Las más cercanas son las del Nordkette, accesibles directamente en funicular, ideales para esquiar con vistas al casco antiguo. Los expertos prefieren la Patscherkofel, mítica por haber acogido las Olimpiadas de 1964 y 1976, mientras que las familias optan por Muttereralm, con pistas suaves y refugios donde la sopa caliente se sirve con una sonrisa y un trozo de pan de centeno.
Para los amantes del esquí de fondo o las caminatas invernales, el valle de Stubai —a 40 minutos— es una joya. Su glaciar, a más de 3.000 metros de altitud, garantiza nieve todo el año y ofrece vistas panorámicas desde la plataforma Top of Tyrol, suspendida literalmente sobre el vacío. El tipo de paisaje que redefine la palabra “blanco”.

La elegancia alpina del día a día
Una de las claves del encanto de Innsbruck es su ritmo. Pese a su tamaño, la ciudad se siente serena, casi doméstica. Los cafés —auténticas instituciones locales— marcan la jornada. El Café Sacher Innsbruck, con su tarta del mismo nombre y sus sillones de terciopelo, es el más clásico. Pero el Café Munding, abierto en 1803, conserva un aire aún más genuino: bandejas de repostería, paredes con retratos antiguos y ese murmullo que solo tienen los lugares donde el tiempo no corre.
Para comer, la gastronomía tirolesa combina contundencia y delicadez: Kaspressknödel (albóndigas de queso), rostbraten (solomillo con salsa) o apfelstrudel, el inevitable pastel de manzana que aquí sabe distinto. En el restaurante die Wilderin, los productos de granja y la caza local se reinterpretan con un enfoque contemporáneo y sin pretensiones. Y si hay que celebrar el final de una jornada de esquí, nada como subir a la Seegrube, el restaurante panorámico del Nordkette, con vino caliente y vistas de toda la ciudad bajo un manto de nieve.

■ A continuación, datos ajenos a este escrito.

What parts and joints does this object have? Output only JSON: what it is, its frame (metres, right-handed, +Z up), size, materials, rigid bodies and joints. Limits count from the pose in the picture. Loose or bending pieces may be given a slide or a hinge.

Entre palacios, luces y nieve
En diciembre y enero, la ciudad vive su propio Adviento alpino, con mercados navideños que huelen a canela, almendras tostadas y vino especiado. El más bonito es el que se celebra junto al Tejadillo de Oro, aunque el de la Marktplatz, junto al río, tiene la mejor vista: los Alpes encendidos por el sol de invierno.
La elegancia imperial sigue presente en el Palacio de Hofburg, antigua residencia de los Habsburgo, y en el Castillo de Ambras, donde se exhiben retratos de nobles del siglo XVI entre tapices flamencos. Pero lo que hace diferente a Innsbruck es su capacidad de equilibrio: aquí se puede esquiar por la mañana, visitar un museo por la tarde y cenar en un restaurante que te llenará de felicidad al caer la noche, todo sin salir de la misma ciudad.